Identify Gender of Respondents


Among the most sensitive questions a survey might present would be the seemingly simple “What is your gender?”. Years ago, no problem; with the current hyper-sensitivity to anything related to biological or behavioral expressions of sexuality, that is a thin-ice inquiry.

However, while your law firm or legal vendor should be acutely wary of asking for gender, you are not prohibited from guessing the gender of respondents if you know their first name. In a survey on compensation, I assigned traditionally male names to “Male” and traditionally female names to “Female.” It seems a can’t miss guess with Thomas and Michael or Susan and Penelope. If I ran into an ambiguous first name or one that was unfamiliar to me, I looked them up on their firm’s website. So, I made sure to confirm Chris and Jean and R.J or Yun Shu. If no picture or clues appear on the firm’s website, LinkedIn and other online sources typically dredge up a shore or use a revealing pronoun. Even the emails that respondents sent at the completion of the survey (see prior) often had a “she/her” usefully inserted. Presumably, too, if all other means of discovery had failed, I could have written the person to ask. My goal was not to disclose any individual’s personal information, or my supposition as to their gender. My goal was to aggregate data, such as median total compensation by gender.

As confirmation, we used an R library that draws on millions of census names. It attributes a probability of gender based on first names. I made sure that its probabilities fit with my assessments.

Why add gender as a categorical variable (see prior) to my survey data set? First, the distribution of participants (Chief Operating Officers of U.S. law firms) according to gender has interest – are there more women than men, more recently hired women than men, a pattern of titles for woman as compared to men, higher turnover of one gender or the other, etc. Many gender-based analyses and cross-tabulations come into play.

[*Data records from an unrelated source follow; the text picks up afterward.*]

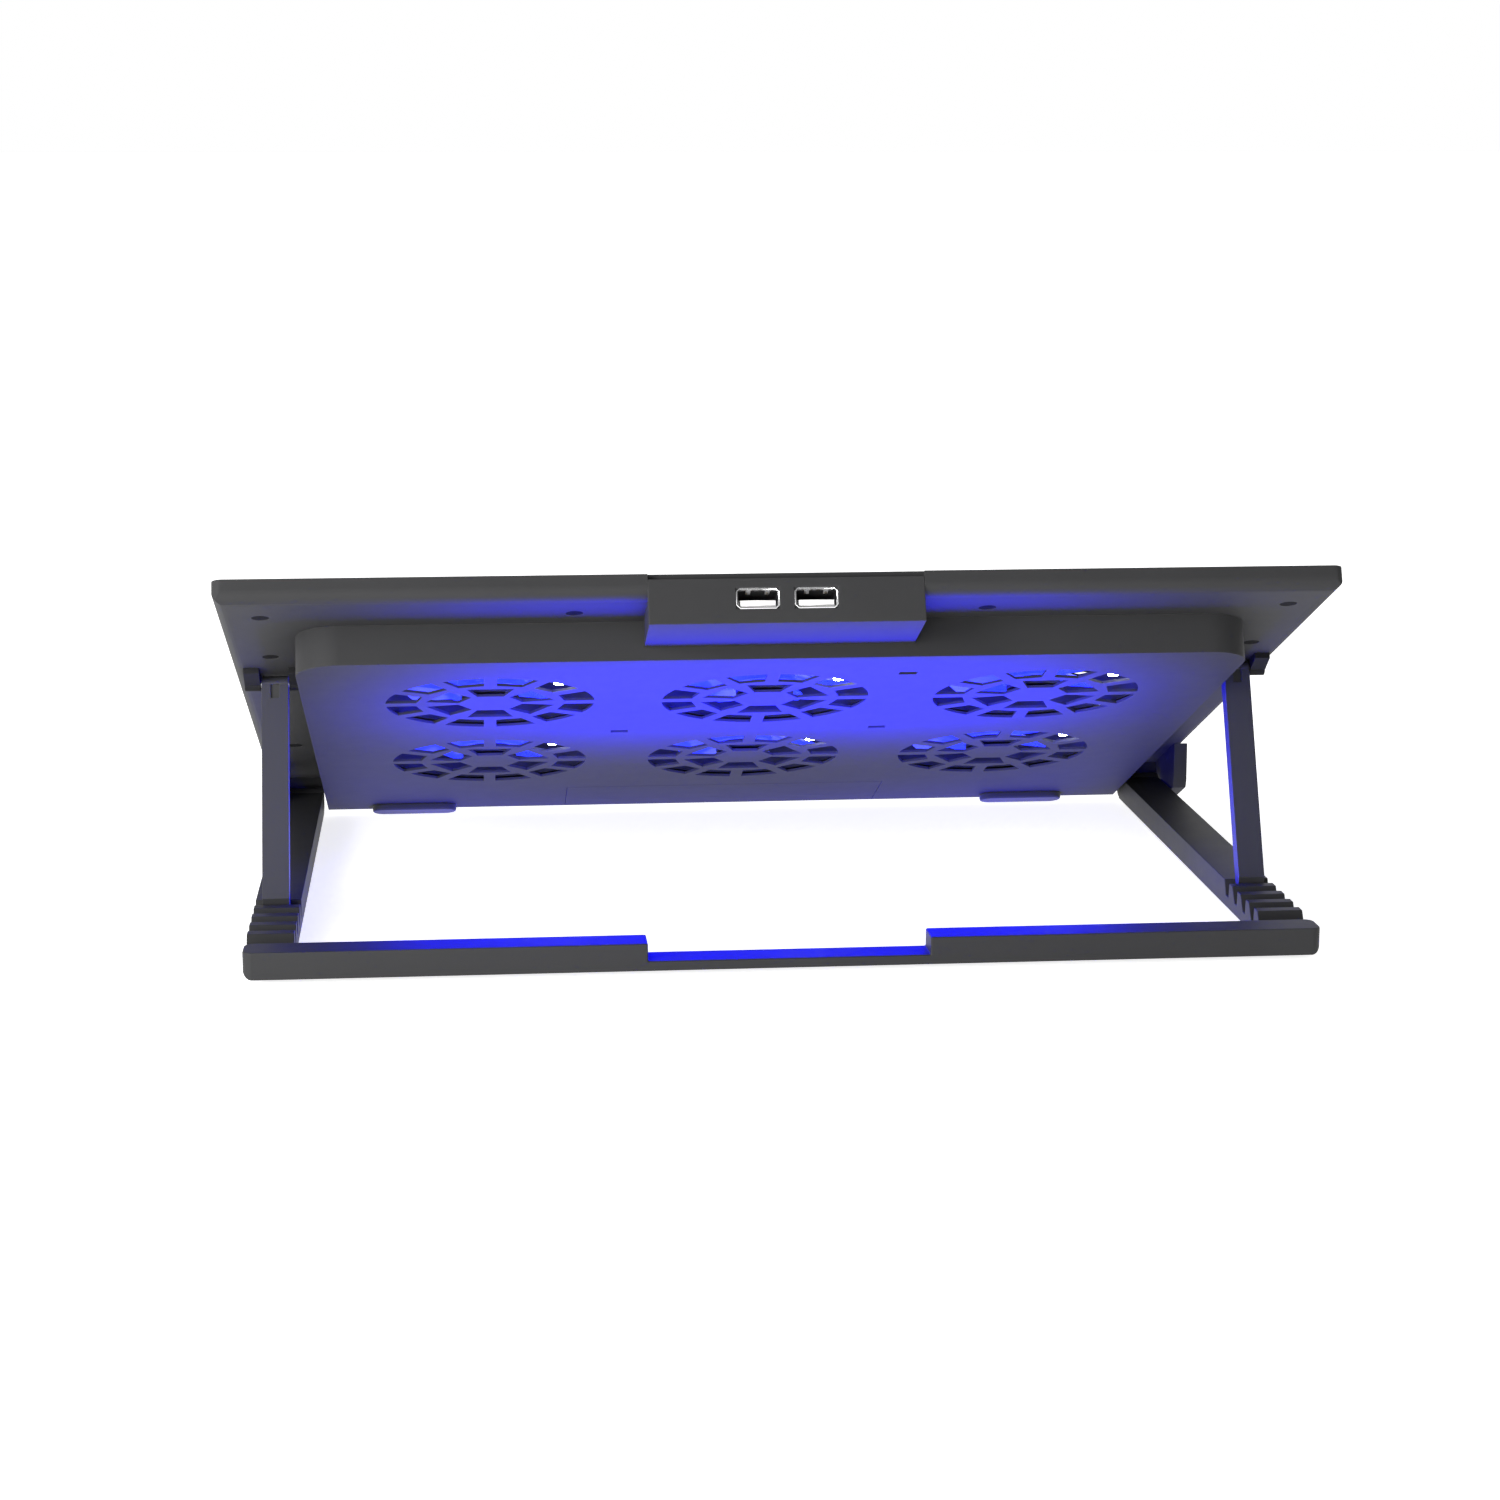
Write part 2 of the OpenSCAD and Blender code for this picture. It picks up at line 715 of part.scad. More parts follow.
// A light on the inside of the shroud, behind the fan and towards -X
module fan_led(n) {
    color("white") in_tray() translate(concat(fan_at(n), floor_z)) rotate(led_angle)
        translate([shroud_r - led_size[1] - 0.3, -led_size[0] / 2, 0])
            cube([led_size[1], led_size[0], led_size[2]]);
}
module fan_led_1() { fan_led(1); }
module fan_led_2() { fan_led(2); }
module fan_led_3() { fan_led(3); }
module fan_led_4() { fan_led(4); }
module fan_led_5() { fan_led(5); }
module fan_led_6() { fan_led(6); }

// ---- Legs ----

// Side view of a leg below its round head, which hangs from a pivot at [0, 0], foot down
module leg_outline() {
    half = leg_t / 2;
    polygon([[-half + 0.3, 0.4], [half - 0.3, 0.4], [half, -1.4], [half, -leg_len + tip_len],
             [-half + tip_t, -leg_len], [-half, -leg_len], [-half, -1.4]]);
}

module leg(side) {
    color("dimgray") in_tray() mirror([side < 0 ? 1 : 0, 0, 0])
        translate([0, pivot_y, pivot_z]) difference() {
            union() {
                x_rod(leg_in, leg_out, leg_t / 2);
                yz_slab(leg_in, leg_out) leg_outline();
            }
            x_rod(leg_in - 1, leg_out + 1, leg_pin_r + running_gap);
            block([leg_x - pivot_slot[0] / 2, leg_t / 2 - pivot_slot[2], -pivot_slot[1] + 2.4],
                  [leg_x + pivot_slot[0] / 2, leg_t, -0.6]);
        }
}
module leg_left() { leg(1); }
module leg_right() { leg(-1); }

module leg_pin(side) {
    color("silver") in_tray() mirror([side < 0 ? 1 : 0, 0, 0]) translate([0, pivot_y, pivot_z])
        x_rod(rail_inner + 0.2, leg_out + ear_gap + ear_t - 1, leg_pin_r);
}
module leg_pin_left() { leg_pin(1); }
module leg_pin_right() { leg_pin(-1); }

// ---- Laptop stops ----

module stop(side) {
    color("dimgray") in_tray() translate([side * stop_x, stop_y, stop_z]) difference() {
        union() {
            x_rod(-stop_w / 2, stop_w / 2, stop_knuckle_r);
            block([-stop_w / 2, 0, cover_top - stop_z - stop_t], [stop_w / 2, stop_l, cover_top - stop_z]);
        }
        x_rod(-stop_w / 2 - 1, stop_w / 2 + 1, stop_pin_r + running_gap);
    }
}
module stop_left() { stop(1); }
module stop_right() { stop(-1); }

module stop_pin(side) {
    color("silver") in_tray() translate([side * stop_x, stop_y, stop_z])
        x_rod(-stop_w / 2 - stop_gap - 1.2, stop_w / 2 + stop_gap + 1.2, stop_pin_r);
}
module stop_pin_left() { stop_pin(1); }
module stop_pin_right() { stop_pin(-1); }

base_rail_left();
base_rail_right();
base_rear_bar();
base_pads();
hinge_pin_left();
hinge_pin_right();
tray_shell();
fan_housing();
fan_shrouds();
hinge_skirt_left();
hinge_skirt_right();
leg_bracket_left();
leg_bracket_right();
front_cover_plate();
front_feet();
top_cover();
mesh_panel();
grip_strips();
tray_screws();
hub_cover();
hub_board();
usb_shell_left();
usb_shell_right();
usb_tongue_left();
usb_tongue_right();
fan_motor_1();
fan_motor_2();
fan_motor_3();
fan_motor_4();
fan_motor_5();
fan_motor_6();
fan_rotor_1();
fan_rotor_2();
fan_rotor_3();
fan_rotor_4();
fan_rotor_5();
fan_rotor_6();
fan_led_1();
fan_led_2();
fan_led_3();
fan_led_4();
fan_led_5();
fan_led_6();
leg_left();
leg_right();
leg_pin_left();
leg_pin_right();
stop_left();
stop_right();
stop_pin_left();
stop_pin_right();
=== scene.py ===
import json
import math
import bpy
import bmesh
from mathutils import Matrix, Vector

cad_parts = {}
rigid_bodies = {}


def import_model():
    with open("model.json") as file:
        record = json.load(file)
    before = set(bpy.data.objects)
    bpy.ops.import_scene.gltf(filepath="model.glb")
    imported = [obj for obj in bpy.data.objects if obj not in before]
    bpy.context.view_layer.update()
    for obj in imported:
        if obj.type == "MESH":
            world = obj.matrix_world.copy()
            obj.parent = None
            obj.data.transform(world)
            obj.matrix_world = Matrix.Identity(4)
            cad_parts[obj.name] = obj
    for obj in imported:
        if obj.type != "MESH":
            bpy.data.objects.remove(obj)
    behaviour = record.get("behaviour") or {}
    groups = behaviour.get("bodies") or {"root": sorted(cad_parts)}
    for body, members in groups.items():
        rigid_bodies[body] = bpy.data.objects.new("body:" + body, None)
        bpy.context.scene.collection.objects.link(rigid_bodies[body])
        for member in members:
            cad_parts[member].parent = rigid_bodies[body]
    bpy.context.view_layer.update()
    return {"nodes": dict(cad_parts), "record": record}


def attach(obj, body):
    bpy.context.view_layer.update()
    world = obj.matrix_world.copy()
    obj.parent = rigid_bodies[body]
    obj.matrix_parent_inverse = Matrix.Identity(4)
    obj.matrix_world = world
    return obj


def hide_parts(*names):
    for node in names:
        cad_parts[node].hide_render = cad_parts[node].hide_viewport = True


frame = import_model()
nodes = frame["nodes"]

# ---- Sizes: millimetres in the tray's own frame, which starts at the hinge and rises towards the rear ----
MM = 0.001
TILT = math.radians(23.6)
TRAY_TILT = next(j for j in frame["record"]["behaviour"]["joints"] if j["name"] == "tray_tilt")
HINGE = Vector(TRAY_TILT["pos_m"])
TRAY = Matrix.Translation(HINGE) @ Matrix.Rotation(TILT, 4, "X")
TOP_Z = 18.5  # top of the tray
HOUSING_Z = TOP_Z - 7.9 - 13.4  # underside of the fan housing, below the tray's own depth
FLOOR_Z = HOUSING_Z + 2  # inner face of the housing's floor
TRAY_REAR = -10.1 + 272.6
FANS = range(1, 7)
FAN_PITCH = (95.0, 94.2)
FAN_ROW_Y = 81.2
ROTOR_Z = FLOOR_Z + 2.6
ROTOR_H = 8.4
ROTOR_R = 33.0
HUB_R = 11.5
BLADES = 7
BLADE_TURN = 0.35  # radians from one fan to the next, so that they don't stand alike
GRILLE_R = 35.9
GRILLE_T = 1.0
LED_R = 33.4
LED_TURN = math.radians(135)
USB_PITCH = 18.9
USB_Z = TOP_Z - 8.5
USB_OPEN = (12.5, 5.1)
CELL = 7.6  # mesh panel: width of one hexagon, its rib and the sheet
RIB = 1.6
SHEET_T = 0.9
SHEET_Z = TOP_Z - 1.8 - 0.05
SHEET_X = 150
SHEET_Y = (17.5, 228.0)
STOP_X = 100
STOP_RIBS = 9
STOP_RIB_PITCH = 5.5


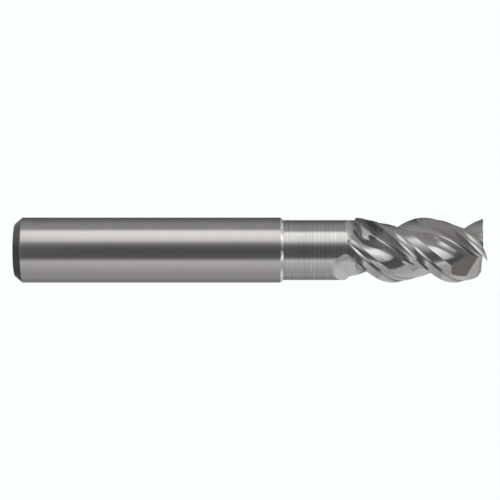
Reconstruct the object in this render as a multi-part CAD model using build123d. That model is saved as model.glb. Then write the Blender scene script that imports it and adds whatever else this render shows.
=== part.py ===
from build123d import *
import os
from math import atan2, cos, degrees, exp, hypot, pi, radians, sin, tan

# A three-flute end mill for aluminium: a carbide cutting head brazed into a plain round shank.
#
# Frame, in millimetres: the tool lies along +X with its tip at the +X end, and +Z is up. The origin is
# the centre of the shank's flat rear face. Angles round the axis run from +Y towards +Z, which is the
# way a right-hand tool turns, so each tooth's cutting edge is on its + side.

# ---- overall sizes ----
OVERALL_LENGTH = 72.0
SHANK_DIAMETER = 10.0
CUTTING_DIAMETER = 10.0
NECK_DIAMETER = 9.2
SHANK_LENGTH = 40.7  # rear face to the end of the full shank diameter
LAND_START = 52.4  # where the teeth reach the full cutting diameter

# ---- shank ends ----
REAR_CHAMFER_LENGTH = 1.15
REAR_CHAMFER_DEPTH = 1.0
STEP_CHAMFER_LENGTH = 0.42  # the chamfer runs down from the shank to the neck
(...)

Second, compensation differences between men and woman are always newsworthy. Whether you want your survey to be hijacked by ideological controversy is another matter.

Third, you can carry out logistic regression with the binary factor. To what degree does gender predict base, bonus, or total compensation? Finally, at one point my colleague and I wrote to all the women, pointed out that they were outnumbered by male participants, and urged them to encourage their female counterparts to take the survey. That ability to subset the respondent group paid off.